People's Deputy of Ukraine
- Incumbent
- Assumed office 27 November 2014
- Preceded by: Mykhailo Apostol [uk]
- Constituency: Ternopil Oblast, No. 166

Personal details
- Born: 8 February 1974 (age 52) Berezhany, Ukrainian SSR, Soviet Union (now Ukraine)
- Party: Dovira
- Other political affiliations: Ukrainian Democratic Alliance for Reform (2012); European Solidarity (2014); Independent;

= Mykola Liushniak =

Ukrainian politician and entrepreneur

Mykola Volodymyrovych Liushniak (Мико́ла Володи́мирович Люшня́к; born 8 February 1974) is a Ukrainian public and political figure and businessman. Candidate of Agricultural Sciences (2010). People's Deputy of Ukraine of the 8th and 9th convocations.

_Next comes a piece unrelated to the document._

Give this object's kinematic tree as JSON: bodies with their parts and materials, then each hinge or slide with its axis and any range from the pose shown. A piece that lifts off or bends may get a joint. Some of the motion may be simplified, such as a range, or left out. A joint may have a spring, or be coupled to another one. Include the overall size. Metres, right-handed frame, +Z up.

Member of the temporary investigative commission of the Verkhovna Rada to investigate possible illegal actions of government officials and others who could contribute to the violation of state sovereignty, territorial integrity and inviolability of Ukraine and pose a threat to national security of Ukraine (19 May 2021).

== Biography ==
As a member of the UDAR political party, was a candidate in the single-mandate constituency No. 166 from the UDAR party in the 2012 elections to the Verkhovna Rada of Ukraine.

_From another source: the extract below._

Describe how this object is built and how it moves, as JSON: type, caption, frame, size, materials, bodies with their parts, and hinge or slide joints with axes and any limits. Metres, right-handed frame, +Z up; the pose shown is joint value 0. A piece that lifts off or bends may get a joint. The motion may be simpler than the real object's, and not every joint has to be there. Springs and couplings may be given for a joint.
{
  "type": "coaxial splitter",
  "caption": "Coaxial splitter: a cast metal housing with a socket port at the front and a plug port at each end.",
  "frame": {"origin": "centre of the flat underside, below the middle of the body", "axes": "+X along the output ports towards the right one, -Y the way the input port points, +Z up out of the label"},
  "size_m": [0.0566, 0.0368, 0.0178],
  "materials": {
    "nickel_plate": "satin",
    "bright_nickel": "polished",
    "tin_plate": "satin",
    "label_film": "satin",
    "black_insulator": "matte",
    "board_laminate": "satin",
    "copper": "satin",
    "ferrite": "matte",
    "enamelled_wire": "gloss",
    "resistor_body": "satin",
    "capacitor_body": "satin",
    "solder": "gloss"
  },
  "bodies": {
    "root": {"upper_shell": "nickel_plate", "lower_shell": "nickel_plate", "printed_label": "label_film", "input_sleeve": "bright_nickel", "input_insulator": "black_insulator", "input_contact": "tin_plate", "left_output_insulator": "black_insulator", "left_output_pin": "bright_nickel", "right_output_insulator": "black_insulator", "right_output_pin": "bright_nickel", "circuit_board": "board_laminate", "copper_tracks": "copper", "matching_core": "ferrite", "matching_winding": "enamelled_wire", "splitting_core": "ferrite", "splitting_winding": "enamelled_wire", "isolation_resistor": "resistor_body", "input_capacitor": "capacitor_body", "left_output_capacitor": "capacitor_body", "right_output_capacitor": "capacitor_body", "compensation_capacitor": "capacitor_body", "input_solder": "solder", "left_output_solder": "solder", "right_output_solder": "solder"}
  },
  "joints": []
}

Mykola Lyushnyak received 49,526 votes or 40.48% in the 2014 elections to the Verkhovna Rada of Ukraine in the single-mandate constituency No. 166 in the Ternopil region. The main rival, Mykhailo Apostol, a People's Deputy from the constituency at the time, stated that the results of the voting had been falsified at a press conference at the Ternopil Press Club. According to the results of the voting, he became a People's Deputy of Ukraine.

Non-partisan, in the Verkhovna Rada of the 9th convocation he is a member of Dovira.